What Love Isn’t and What It Is
By Hope Martin
Love, real love, will never be pain-free. Pain in our relationships comes from lack of or poor communication. It comes from making assumptions about other people’s motives. It comes from broken and delayed promises. It comes from long days and short tempers. It comes from stubbornness, pride, and jealousy. Even our best attempts fall woefully short of loving each other perfectly and painlessly.

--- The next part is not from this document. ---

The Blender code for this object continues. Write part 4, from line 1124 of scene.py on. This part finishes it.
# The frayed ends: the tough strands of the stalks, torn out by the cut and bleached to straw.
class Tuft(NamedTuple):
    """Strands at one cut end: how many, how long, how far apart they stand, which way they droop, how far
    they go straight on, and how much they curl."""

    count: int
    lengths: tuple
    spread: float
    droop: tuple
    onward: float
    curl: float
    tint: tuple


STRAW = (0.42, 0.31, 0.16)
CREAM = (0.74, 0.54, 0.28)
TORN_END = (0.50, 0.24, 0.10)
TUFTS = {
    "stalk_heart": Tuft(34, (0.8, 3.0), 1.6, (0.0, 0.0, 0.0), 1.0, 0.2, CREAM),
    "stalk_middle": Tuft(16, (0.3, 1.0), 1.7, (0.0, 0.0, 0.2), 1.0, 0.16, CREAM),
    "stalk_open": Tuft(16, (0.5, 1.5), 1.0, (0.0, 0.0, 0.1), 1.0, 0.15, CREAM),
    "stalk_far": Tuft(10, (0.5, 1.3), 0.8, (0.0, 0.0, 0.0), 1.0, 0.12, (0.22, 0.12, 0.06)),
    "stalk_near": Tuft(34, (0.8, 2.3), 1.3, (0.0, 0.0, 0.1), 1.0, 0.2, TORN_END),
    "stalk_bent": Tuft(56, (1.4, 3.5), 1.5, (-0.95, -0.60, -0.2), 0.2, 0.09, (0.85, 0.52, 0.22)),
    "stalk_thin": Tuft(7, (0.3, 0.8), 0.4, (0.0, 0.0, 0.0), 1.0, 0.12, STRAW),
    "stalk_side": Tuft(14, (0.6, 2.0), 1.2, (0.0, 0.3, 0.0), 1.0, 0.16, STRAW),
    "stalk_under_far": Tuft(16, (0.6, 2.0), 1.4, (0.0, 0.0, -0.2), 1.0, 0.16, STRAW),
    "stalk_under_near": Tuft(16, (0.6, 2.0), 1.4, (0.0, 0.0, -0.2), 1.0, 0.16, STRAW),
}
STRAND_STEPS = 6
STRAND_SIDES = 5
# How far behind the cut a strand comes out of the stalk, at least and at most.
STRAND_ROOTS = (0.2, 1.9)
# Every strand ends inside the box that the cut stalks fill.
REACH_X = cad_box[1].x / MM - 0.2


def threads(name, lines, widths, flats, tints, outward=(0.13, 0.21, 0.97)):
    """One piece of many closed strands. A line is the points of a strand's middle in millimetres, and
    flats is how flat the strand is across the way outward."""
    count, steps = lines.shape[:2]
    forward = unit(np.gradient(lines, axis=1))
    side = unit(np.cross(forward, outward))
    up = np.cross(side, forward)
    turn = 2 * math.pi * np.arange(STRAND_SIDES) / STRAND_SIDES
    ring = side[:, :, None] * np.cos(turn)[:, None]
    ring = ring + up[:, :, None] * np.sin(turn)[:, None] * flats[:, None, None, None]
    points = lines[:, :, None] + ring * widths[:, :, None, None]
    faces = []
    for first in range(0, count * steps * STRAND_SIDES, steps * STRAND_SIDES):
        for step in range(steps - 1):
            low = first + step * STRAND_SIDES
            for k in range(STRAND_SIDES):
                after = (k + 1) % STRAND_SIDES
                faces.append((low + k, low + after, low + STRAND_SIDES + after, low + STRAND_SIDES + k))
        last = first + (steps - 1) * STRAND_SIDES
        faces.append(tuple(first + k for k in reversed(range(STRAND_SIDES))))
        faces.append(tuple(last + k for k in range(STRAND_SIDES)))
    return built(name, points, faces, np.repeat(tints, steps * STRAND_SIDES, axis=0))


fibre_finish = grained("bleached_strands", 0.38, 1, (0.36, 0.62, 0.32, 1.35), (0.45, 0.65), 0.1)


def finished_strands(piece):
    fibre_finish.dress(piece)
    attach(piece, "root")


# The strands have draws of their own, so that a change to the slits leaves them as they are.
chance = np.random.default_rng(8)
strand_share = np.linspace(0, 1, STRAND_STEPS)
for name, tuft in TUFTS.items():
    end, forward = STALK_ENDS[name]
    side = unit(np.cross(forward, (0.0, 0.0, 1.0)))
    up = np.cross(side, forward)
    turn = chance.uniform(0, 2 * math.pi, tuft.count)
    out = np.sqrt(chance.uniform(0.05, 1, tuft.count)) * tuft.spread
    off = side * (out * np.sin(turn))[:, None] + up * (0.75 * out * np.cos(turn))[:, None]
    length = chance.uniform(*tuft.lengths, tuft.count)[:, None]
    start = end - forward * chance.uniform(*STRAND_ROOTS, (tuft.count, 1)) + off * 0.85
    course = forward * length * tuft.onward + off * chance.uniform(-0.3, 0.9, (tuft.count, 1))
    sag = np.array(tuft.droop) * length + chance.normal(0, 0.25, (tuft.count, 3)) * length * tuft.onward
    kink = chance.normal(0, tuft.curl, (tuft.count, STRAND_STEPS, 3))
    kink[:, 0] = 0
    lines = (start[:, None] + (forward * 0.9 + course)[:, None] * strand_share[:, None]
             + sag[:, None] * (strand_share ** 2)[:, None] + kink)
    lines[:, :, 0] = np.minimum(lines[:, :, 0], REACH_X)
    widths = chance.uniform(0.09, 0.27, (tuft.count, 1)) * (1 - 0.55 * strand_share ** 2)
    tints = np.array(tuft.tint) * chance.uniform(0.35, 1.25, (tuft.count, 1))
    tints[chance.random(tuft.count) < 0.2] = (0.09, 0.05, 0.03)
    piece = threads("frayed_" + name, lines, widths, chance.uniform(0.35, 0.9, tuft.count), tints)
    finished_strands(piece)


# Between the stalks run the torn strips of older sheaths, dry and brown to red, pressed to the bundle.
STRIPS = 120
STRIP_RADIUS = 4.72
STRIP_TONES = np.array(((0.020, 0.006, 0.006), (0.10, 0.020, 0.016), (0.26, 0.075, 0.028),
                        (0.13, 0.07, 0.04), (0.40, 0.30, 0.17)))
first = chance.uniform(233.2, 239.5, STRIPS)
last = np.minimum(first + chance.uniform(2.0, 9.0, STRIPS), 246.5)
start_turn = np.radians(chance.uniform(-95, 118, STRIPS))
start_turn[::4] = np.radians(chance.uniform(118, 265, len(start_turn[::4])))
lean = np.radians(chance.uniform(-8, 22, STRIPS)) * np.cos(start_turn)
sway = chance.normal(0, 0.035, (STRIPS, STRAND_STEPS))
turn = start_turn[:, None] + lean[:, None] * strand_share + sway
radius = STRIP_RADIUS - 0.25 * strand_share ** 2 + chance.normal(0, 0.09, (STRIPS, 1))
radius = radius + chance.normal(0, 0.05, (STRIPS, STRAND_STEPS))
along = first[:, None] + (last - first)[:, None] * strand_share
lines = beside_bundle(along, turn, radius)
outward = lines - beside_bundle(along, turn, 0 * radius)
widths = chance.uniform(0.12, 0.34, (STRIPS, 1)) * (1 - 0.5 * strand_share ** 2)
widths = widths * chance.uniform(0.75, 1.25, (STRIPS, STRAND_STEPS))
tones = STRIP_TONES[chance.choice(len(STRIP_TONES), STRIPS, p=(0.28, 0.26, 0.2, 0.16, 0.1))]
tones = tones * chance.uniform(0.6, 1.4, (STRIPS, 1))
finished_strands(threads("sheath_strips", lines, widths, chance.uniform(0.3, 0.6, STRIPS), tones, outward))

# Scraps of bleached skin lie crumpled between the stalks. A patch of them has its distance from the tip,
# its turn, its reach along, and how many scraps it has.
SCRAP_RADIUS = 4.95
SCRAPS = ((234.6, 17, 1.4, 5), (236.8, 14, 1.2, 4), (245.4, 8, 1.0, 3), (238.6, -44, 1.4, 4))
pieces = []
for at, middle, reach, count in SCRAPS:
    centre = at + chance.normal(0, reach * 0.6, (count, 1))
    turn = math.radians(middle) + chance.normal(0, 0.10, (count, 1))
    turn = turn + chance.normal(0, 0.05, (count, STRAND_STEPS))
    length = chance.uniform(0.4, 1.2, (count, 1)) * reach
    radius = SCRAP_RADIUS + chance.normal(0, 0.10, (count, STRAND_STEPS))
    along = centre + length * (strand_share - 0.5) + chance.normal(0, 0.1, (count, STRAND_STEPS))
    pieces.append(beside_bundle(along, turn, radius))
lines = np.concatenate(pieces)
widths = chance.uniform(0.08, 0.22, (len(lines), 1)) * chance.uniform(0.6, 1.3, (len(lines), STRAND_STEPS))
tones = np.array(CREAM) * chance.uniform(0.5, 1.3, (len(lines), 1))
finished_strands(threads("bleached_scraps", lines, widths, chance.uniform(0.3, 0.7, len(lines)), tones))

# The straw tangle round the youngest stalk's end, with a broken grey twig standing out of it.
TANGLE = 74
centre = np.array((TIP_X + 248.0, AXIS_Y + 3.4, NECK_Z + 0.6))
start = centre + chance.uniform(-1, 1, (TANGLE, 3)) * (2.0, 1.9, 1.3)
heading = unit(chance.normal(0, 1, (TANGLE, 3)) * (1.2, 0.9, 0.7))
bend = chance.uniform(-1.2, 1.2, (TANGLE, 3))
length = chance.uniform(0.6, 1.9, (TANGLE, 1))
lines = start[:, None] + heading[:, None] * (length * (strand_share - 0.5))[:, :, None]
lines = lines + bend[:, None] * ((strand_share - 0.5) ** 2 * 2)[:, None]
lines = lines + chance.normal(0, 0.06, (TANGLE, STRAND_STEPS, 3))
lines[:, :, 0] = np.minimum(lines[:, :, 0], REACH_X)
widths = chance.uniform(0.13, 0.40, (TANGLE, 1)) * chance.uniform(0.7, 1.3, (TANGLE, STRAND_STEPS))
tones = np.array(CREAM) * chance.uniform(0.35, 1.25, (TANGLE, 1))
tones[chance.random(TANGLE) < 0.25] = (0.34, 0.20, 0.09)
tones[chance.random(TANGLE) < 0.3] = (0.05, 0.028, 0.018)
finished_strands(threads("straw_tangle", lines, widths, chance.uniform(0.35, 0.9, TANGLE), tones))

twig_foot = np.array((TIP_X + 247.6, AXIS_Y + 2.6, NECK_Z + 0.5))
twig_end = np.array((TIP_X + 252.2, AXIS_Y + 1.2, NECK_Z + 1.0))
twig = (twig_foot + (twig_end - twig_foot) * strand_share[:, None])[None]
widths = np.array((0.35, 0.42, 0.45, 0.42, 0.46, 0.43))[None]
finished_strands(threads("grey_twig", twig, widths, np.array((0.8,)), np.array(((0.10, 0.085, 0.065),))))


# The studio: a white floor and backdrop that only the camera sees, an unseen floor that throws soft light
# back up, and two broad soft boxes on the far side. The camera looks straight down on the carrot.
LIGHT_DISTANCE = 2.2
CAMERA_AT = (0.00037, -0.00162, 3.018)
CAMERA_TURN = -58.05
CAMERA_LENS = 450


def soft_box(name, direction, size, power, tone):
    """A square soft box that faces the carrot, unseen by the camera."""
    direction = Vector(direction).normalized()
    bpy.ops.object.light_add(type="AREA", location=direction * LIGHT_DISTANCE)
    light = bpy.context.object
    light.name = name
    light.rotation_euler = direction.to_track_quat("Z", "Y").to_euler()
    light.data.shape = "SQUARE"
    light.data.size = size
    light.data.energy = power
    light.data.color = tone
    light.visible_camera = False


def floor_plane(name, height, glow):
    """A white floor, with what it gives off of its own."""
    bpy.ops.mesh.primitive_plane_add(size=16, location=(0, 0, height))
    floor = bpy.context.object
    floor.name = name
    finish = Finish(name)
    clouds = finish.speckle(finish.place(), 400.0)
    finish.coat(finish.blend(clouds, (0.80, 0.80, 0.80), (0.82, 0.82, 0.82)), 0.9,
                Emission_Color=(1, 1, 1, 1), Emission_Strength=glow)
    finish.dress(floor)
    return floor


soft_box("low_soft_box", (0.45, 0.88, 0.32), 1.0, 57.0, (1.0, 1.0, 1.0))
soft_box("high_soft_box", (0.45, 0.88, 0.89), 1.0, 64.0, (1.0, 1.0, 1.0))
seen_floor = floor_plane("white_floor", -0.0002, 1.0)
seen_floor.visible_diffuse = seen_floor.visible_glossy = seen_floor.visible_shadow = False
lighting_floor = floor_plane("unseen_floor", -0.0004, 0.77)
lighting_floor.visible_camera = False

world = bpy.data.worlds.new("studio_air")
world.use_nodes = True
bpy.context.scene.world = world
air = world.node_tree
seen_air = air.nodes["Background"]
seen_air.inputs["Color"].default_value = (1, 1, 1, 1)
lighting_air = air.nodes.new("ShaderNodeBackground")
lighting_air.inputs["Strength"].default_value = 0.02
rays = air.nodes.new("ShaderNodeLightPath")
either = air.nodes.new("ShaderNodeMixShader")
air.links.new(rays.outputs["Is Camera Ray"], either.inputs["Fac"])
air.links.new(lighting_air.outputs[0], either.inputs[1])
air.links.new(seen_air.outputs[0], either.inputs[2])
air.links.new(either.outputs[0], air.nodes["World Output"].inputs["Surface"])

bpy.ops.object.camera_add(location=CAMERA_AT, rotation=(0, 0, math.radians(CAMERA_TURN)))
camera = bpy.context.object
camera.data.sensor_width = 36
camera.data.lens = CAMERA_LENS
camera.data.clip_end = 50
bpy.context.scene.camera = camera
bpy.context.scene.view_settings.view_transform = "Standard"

“Love is patient and kind; love does not envy or boast; it is not arrogant or rude. It does not insist on its own way; it is not irritable or resentful; it does not rejoice at wrongdoing, but rejoices with the truth. Love bears all things, believes all things, hopes all things, endures all things. Love never ends.” — 1 Corinthians 13:4-8a
It does not say that love is painless. Any human being who has ever been in relationship with another human being knows this viscerally. It does not say that love keeps us comfortable. Love that seeks merely to keep the peace, rather than make the peace, is a shallow, self-focused love. It does not say that love keeps us safe. To love is to risk because you cannot determine or control every action, every word that the other person makes. We cannot control God or each other. We cannot even control ourselves, which is one reason why so many people struggle with self-loathing.

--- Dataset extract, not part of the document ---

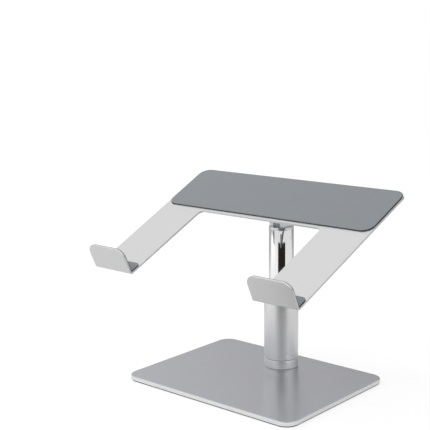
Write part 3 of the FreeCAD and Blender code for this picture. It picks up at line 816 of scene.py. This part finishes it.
    @staticmethod
    def camera(scene, stage):
        yaw, pitch, roll = stage.yaw, stage.pitch, stage.roll
        forward = Vector((-math.sin(yaw) * math.cos(pitch), math.cos(yaw) * math.cos(pitch), -math.sin(pitch)))
        level = Vector((math.cos(yaw), math.sin(yaw), 0))
        upright = level.cross(forward)
        right = level * math.cos(roll) + upright * math.sin(roll)
        up = upright * math.cos(roll) - level * math.sin(roll)
        data = bpy.data.cameras.new("camera")
        data.lens = stage.lens
        data.sensor_width = 36.0
        camera = bpy.data.objects.new("camera", data)
        scene.collection.objects.link(camera)
        place = Matrix((right, up, -forward)).transposed().to_4x4()
        place.translation = Vector(stage.camera_place)
        camera.matrix_world = place
        scene.camera = camera

    @staticmethod
    def lamp(name, place, target, size, watts):
        """Rectangular softbox at a place, aimed at a target."""
        light = bpy.data.lights.new(name, "AREA")
        light.shape = "RECTANGLE"
        light.size, light.size_y = size
        light.energy = watts
        lamp = bpy.data.objects.new(name, light)
        bpy.context.scene.collection.objects.link(lamp)
        lamp.visible_glossy = False
        lamp.location = place
        lamp.rotation_euler = (Vector(target) - Vector(place)).to_track_quat("-Z", "Y").to_euler()


# ---- panel and registration --------------------------------------------------------------------------------------------------

OPERATORS = (STAND_OT_base, STAND_OT_column, STAND_OT_mast, STAND_OT_tray, STAND_OT_pads, STAND_OT_stage)


class STAND_PT_sidebar(bpy.types.Panel):
    """Buttons and settings of the laptop stand"""
    bl_idname = "STAND_PT_sidebar"
    bl_label = "Laptop Stand"
    bl_space_type = "VIEW_3D"
    bl_region_type = "UI"
    bl_category = "Laptop Stand"

    def draw(self, context):
        stand = context.scene.laptop_stand
        for operator in OPERATORS:
            self.layout.operator(operator.bl_idname)
        for group in (stand.finishes, stand.edges, stand.stage):
            box = self.layout.box()
            for name in group.bl_rna.properties.keys():
                if name not in ("rna_type", "name"):
                    box.prop(group, name)


CLASSES = (StandFinishes, StandEdges, StandStage, StandSettings) + OPERATORS + (STAND_PT_sidebar,)


def register():
    for cls in CLASSES:
        bpy.utils.register_class(cls)
    bpy.types.Scene.laptop_stand = PointerProperty(type=StandSettings)


def unregister():
    del bpy.types.Scene.laptop_stand
    for cls in reversed(CLASSES):
        bpy.utils.unregister_class(cls)


def main():
    register()
    bpy.ops.stand.base()
    bpy.ops.stand.column()
    bpy.ops.stand.mast()
    bpy.ops.stand.tray()
    bpy.ops.stand.pads()
    bpy.ops.stand.stage()


if __name__ == "__main__":
    main()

Our sinful natures are constantly at war with the Spirit of God; we feel that tension in our souls, and we feel that tension in our relationships. When we love someone, we should not say that we will never cause them pain, but rather that we will strive to cause the right kind of pain. One of the biggest and most solemn duties we are given as followers of Jesus is to hold each other accountable. If we saw a friend heading straight for the edge of a cliff, would it be loving to let them keep going? Absolutely not. We would scream and yell and tackle them to the ground if it came to that. Yet we allow people to continue down the path of their destruction, neglecting to speak up for fear of saying the wrong thing or coming across as accusatory or legalistic. Accountability requires, at times: confrontation, exhortation, and admonition. Sometimes it means holding each other to our word, and ultimately it means holding each other to God’s Word. It is possible to confront in love, just as it is possible to support in love—we need to practice both aspects of love. We need to hold each other accountable from a spirit of humility, but we need to do it.
“Brothers, if anyone is caught in any transgression, you who are spiritual should restore him in a spirit of gentleness. Keep watch on yourself, lest you too be tempted. Bear one another’s burdens, and so fulfill the law of Christ.” — Galatians 6:1
God does not keep from us the fact that we will experience pain in this life. Quite the opposite, in fact. He tells us that we will face persecution, disease, famine, and death. He also tells us that we are blessed when we experience pain because of our devotion to Him.
“Blessed are you when others revile you and persecute you and utter all kinds of evil against you falsely on my account. Rejoice and be glad, for your reward is great in heaven, for so they persecuted the prophets who were before you.” — Matthew 5:11-12
Why is it a blessing to be cursed? Why is it a blessing to be persecuted, mocked, rejected, even killed on account of following Christ? How can that be a blessing? It is because He is perfecting us, a skilled potter bringing shape and definition to lumps of clay, making us into His glorious vision. He is refining us, a master goldsmith separating the pure gold from the dross and imperfections that cling so closely, a process that can only happen by using extreme heat.
“Behold, I have refined you, but not as silver; I have tried you in the furnace of affliction.” — Isaiah 48:9
God loves us so much that He will make us into who He designed us to be, even if that can only be accomplished through fire. It is a difficult and painful process, and it is the best thing for us—both things are equally true.
“My son, do not despise the Lord’s discipline or be weary of his reproof, for the Lord reproves him whom He loves, as a father the son in whom he delights.” — Proverbs 3:11-12
So, let us truly love one another, boldly and humbly speaking the truth, even when it hurts. Let us cause the right kind of pain, cracked ribs and bruised knees from a tackle of love that cannot look on from the sideline as those we love head towards destruction and death.